Location of Affordable Condos
Since it is impossible to pick out the housing units out of all the strata units, all we can do is map all strata units, understanding that those below $50k are most likely parking spaces, those between $50k and $100k could be parking or housing (or commercial) and the majority of units above $100k are housing.
And we can’t actually map the individual units, only the buildings that house the units. Here are maps of the buildings housing the units in each of the lower brackets.
- < $100k (715 units in 17 buildings)
- $100k – $200k (2,415 units in 198 buildings)
- $200k – $300k (10,270 units in 644 buildings)
- $300k – $400k (19,128 units in 1,112 buildings)
- $400k – $500k (20,538 units in 1,219 buildings)
Clickin into a particular building and hitting the “more” button will pull up (a slightly cleaned) tax roster where you can get more information on the units. And if you are really interested in finding out more about a particular one you can always head on over to BCAssessment’s eValue website to look up more of those details that BCAssessment keeps in public view but locked off from systematic public scrutiny. (#giveUsData)
Makeup of Condos
The built quality of strata units is generally higher, dollar for dollar, than that of single family homes. This should not come as a surprise as land is very expensive and stata units tend to use land more efficiently. There are only 27 residential or mixed use strata buildings that classify as teardowns, with a teardown coefficient below 5%. And 25 of these are duplexes, one is a 3-plex and one an 8-plex. There are no condos buildings with more than 8 units that fit our most restrictive definition of teardown.

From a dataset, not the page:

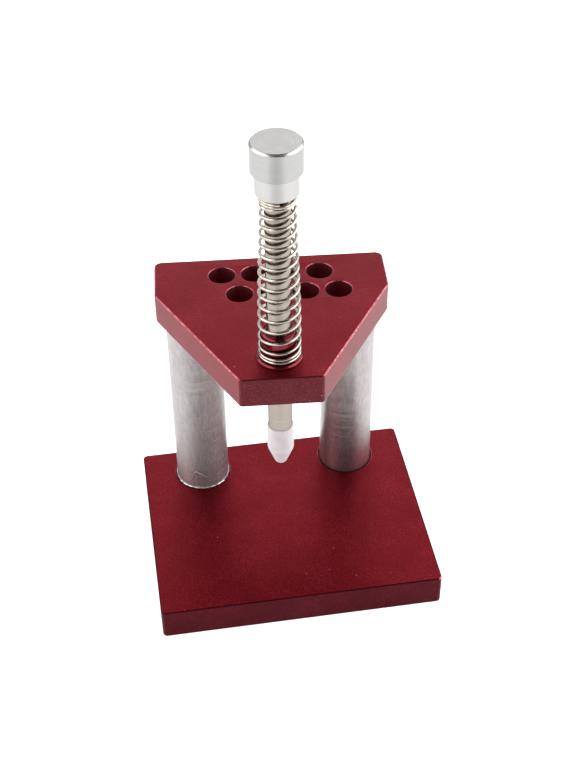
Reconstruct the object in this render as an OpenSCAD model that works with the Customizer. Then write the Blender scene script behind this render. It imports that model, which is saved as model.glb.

Next we explore what kind of buildings the affordable units are in by graphing the number of units in several price ranges per size of the strata building it is in.
It looks like buildings with 20 to 60 units are quite good at producing affordable units. Partially that’s due to their abundance, but graphing the percentage of units in each price bracket confirms that these buildings tend to produce a nice mixture of low and high value condos. But larger condo buildings can also achieve this, although the actual performance of what has been built is mixed. Other factors, for example building age, are likely also at play here.
To see what the distribution of strata units by age is, we use the same price cutoffs and sort the strata units into age brackets. Since we are mostly interested in the more affordable units we sort out units in buildings with 4 or fewer units. These units might skew some of the age brackets.
To highlight the proportional makeup we again and graph this again as percentages.
We see how generally the percentage of more affordable units increases with the age of the building. Newer units generally tend to be more expensive at first and becoming more affordable over time as the building ages.
If you read this far you probably agree that this exercise was mostly a waste of time. Hopefully you are earger to see this analysis split up by number of bedrooms and floor area. If you are all riled up at the lack of data and BCAssessment not giving out this information with a clean open data license you might want to drop them a line and ask for at least the information they publish eValue to be made available with an #openData license!
I am still hopeful that this might happen some day, and we can get a much better picture of the buildings in BC cities and check how they perform in fulfilling the needs of the community. And learn from that to make informed policy choices.